Anlin Zhou, Céline Ip, Kanchan Kargwal, Marissa Ruiz et Thomas Yue, une équipe d’étudiants et d’étudiantes de l’université de la Colombie-Britannique et de l’université de Toronto, ont participé au premier hackathon sur l’enquête de la BEI concernant le climat. L’équipe a étudié comment la perception des risques climatiques par la population varie en fonction dépenses publiques consacrées à l’environnement. Leur travail de recherche, intitulé Policy feedback in climate governance: Evidence from a cross-country analysis on environmental expenditure and public perceptions in the EU (Effets de retour des politiques publiques dans le cadre de la gouvernance climatique : résultats d’une analyse comparative par pays des dépenses environnementales et des perceptions de la population dans l’UE), vise à déterminer si l’augmentation des investissements publics est interprétée par la population comme un signal d’alerte ou comme un facteur rassurant. En s’appuyant sur des données issues de l’enquête de la BEI concernant le climat et d’Eurostat, l’équipe constate que des niveaux de dépenses plus élevés tendent à accroître l’inquiétude de la population, ce qui laisse entendre que des investissements climatiques visibles peuvent constituer un outil efficace pour renforcer la prise de conscience et encourager des changements de comportement.

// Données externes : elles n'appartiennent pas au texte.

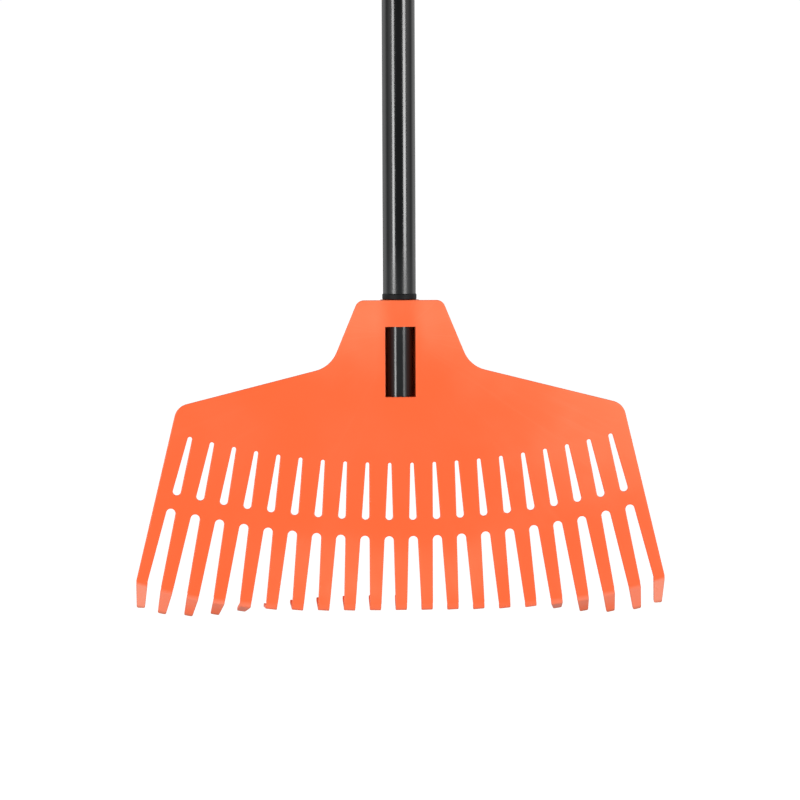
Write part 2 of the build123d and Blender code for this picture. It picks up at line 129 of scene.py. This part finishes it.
class Shader:
    """One material's node tree, with short calls for the nodes used here."""

    def __init__(self, name):
        self.material = bpy.data.materials.new(name)
        self.material.use_nodes = True
        self.tree = self.material.node_tree
        self.tree.nodes.clear()
        self.place = self.add("ShaderNodeTexCoord").outputs["Object"]
        self.surface = self.add("ShaderNodeBsdfPrincipled")
        output = self.add("ShaderNodeOutputMaterial")
        self.tree.links.new(self.surface.outputs["BSDF"], output.inputs["Surface"])

    def add(self, kind, **settings):
        node = self.tree.nodes.new(kind)
        for key, value in settings.items():
            setattr(node, key, value)
        return node

    def feed(self, socket, value):
        if isinstance(value, bpy.types.NodeSocket):
            self.tree.links.new(value, socket)
        else:
            socket.default_value = value

    def set(self, **values):
        """Principled inputs, with underscores for spaces."""
        for key, value in values.items():
            self.feed(self.surface.inputs[key.replace("_", " ")], value)

    def maths(self, operation, a, b=0.0, c=0.0):
        node = self.add("ShaderNodeMath", operation=operation)
        for socket, value in zip(node.inputs, (a, b, c)):
            self.feed(socket, value)
        return node.outputs[0]

    def smooth(self, value, low, high, to_low=0.0, to_high=1.0):
        """Smooth step from to_low to to_high as value goes from low to high."""
        node = self.add("ShaderNodeMapRange", interpolation_type="SMOOTHSTEP")
        for socket, number in zip(node.inputs, (value, low, high, to_low, to_high)):
            self.feed(socket, number)
        return node.outputs[0]

    def split(self, vector=None):
        node = self.add("ShaderNodeSeparateXYZ")
        self.feed(node.inputs[0], self.place if vector is None else vector)
        return node.outputs

    def join(self, x, y, z):
        node = self.add("ShaderNodeCombineXYZ")
        for socket, value in zip(node.inputs, (x, y, z)):
            self.feed(socket, value)
        return node.outputs[0]

    def stretched(self, scale):
        """The place, scaled by a different amount along each axis."""
        node = self.add("ShaderNodeVectorMath", operation="MULTIPLY")
        self.feed(node.inputs[0], self.place)
        node.inputs[1].default_value = scale
        return node.outputs[0]

    def noise(self, scale, detail=2.0, rough=0.5, vector=None, distortion=0.0):
        node = self.add("ShaderNodeTexNoise", noise_dimensions="3D")
        self.feed(node.inputs["Vector"], self.place if vector is None else vector)
        node.inputs["Scale"].default_value = scale
        node.inputs["Detail"].default_value = detail
        node.inputs["Roughness"].default_value = rough
        node.inputs["Distortion"].default_value = distortion
        return node.outputs["Fac"]

    def blend(self, share, a, b):
        """Colour a, going to b as share goes to 1."""
        node = self.add("ShaderNodeMix", data_type="RGBA")
        self.feed(node.inputs["Factor"], share)
        colours = [socket for socket in node.inputs if socket.type == "RGBA"]
        self.feed(colours[0], a)
        self.feed(colours[1], b)
        return [socket for socket in node.outputs if socket.type == "RGBA"][0]

    def edges(self, radius):
        """Normal with sharp edges rounded to a radius, and how near a point is to such an edge."""
        bevel = self.add("ShaderNodeBevel", samples=6)
        bevel.inputs["Radius"].default_value = radius
        normal = self.add("ShaderNodeNewGeometry").outputs["Normal"]
        dot = self.add("ShaderNodeVectorMath", operation="DOT_PRODUCT")
        self.feed(dot.inputs[0], bevel.outputs[0])
        self.feed(dot.inputs[1], normal)
        return bevel.outputs[0], self.smooth(dot.outputs["Value"], 0.995, 0.90)

    def bump(self, height, distance, strength=1.0, normal=None):
        node = self.add("ShaderNodeBump")
        node.inputs["Strength"].default_value = strength
        node.inputs["Distance"].default_value = distance
        self.feed(node.inputs["Height"], height)
        if normal is not None:
            self.feed(node.inputs["Normal"], normal)
        return node.outputs[0]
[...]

Pourriez-vous résumer l’objet principal de votre recherche ? Quelle était la question centrale à laquelle votre équipe a cherché à répondre ?
Nous avons étudié la relation, au sein de l’UE, entre le volume des dépenses publiques consacrées à la protection de l’environnement et le niveau d’inquiétude ou de préoccupation de la population face aux changements climatiques. Notre objectif était de savoir si une hausse des dépenses publiques a un effet rassurant sur la population, qui peut penser que le problème est résolu ou maîtrisé (« modèle du thermostat »), ou si, au contraire, une telle hausse agit comme un signal d’alerte sur la gravité du problème et amplifie ainsi l’inquiétude de la population (« modèle des signaux envoyés par les élites »).
Pourriez-vous nous indiquer quelles bases de données externes à la BEI vous avez exploitées, et quelles questions de l’enquête de la BEI concernant le climat ont été les plus déterminantes pour vos conclusions ?
Bases de données externes : notre indicateur clé était le niveau d’engagement financier de l’État, mesuré d’après les dépenses nationales consacrées à la protection de l’environnement par les administrations publiques et les institutions sans but lucratif, exprimées en pourcentage du PIB et issues des comptes des dépenses de protection de l’environnement d’Eurostat (2022). Afin de tenir compte du contexte macroéconomique général, nous avons intégré des variables au niveau des pays, telles que l’indice de Gini (un indicateur d’inégalités), le PIB par habitant (Eurostat) et les pertes liées au climat par habitant (Agence européenne pour l’environnement).
Questions de l’enquête de la BEI concernant le climat : nous avons analysé trois variables issues de l’enquête 2024-2025 de la BEI qui mesurent la perception du public : l’inquiétude émotionnelle (Q7 . « Quand vous pensez aux effets potentiels des changements climatiques sur votre avenir, comment vous sentez-vous ? »), la charge d’adaptation personnelle (Q8 : « [...], dans quelle mesure estimez-vous devoir changer et adapter votre façon de vivre ?) et les risques pour les biens personnels (Q14 : « À quel point craignez-vous que votre logement [...] ou votre voiture soient endommagés […] ? »). Afin de tenir compte des différences entre individus, nous avons également intégré des variables telles que le niveau d’instruction, le revenu et le genre, provenant de l’enquête 2024-2025 de la BEI.
Si vous ne disposiez que de 30 secondes pour vous adresser à un(e) décideur/décideuse ou à un(e) journaliste, quels messages clés sur le soutien du public à l’action climatique souhaiteriez-vous qu’il ou elle retienne ?
1. Les dépenses publiques agissent comme un « signal envoyé par les élites » et accroissent l’inquiétude de la population : nos travaux étayent solidement l’idée que l’augmentation des dépenses publiques consacrées à l’environnement va de pair avec une plus grande inquiétude de la population et une perception plus forte du risque. Lorsque les élites engagent des dépenses, la population y voit un signal d’alerte sur la gravité et l’urgence du problème.
2. Les dépenses peuvent servir d’outil de communication stratégique : ce lien positif entre les dépenses publiques consacrées à l’environnement et le niveau de préoccupation de la population face aux changements climatiques signifie que les pouvoirs publics peuvent utiliser la visibilité de grands investissements climatiques comme levier stratégique pour renforcer la prise de conscience de la population et encourager les changements de comportement nécessaires, tant au niveau individuel que dans le secteur privé, par exemple au moyen de campagnes destinées au grand public et de projets d’infrastructure visibles.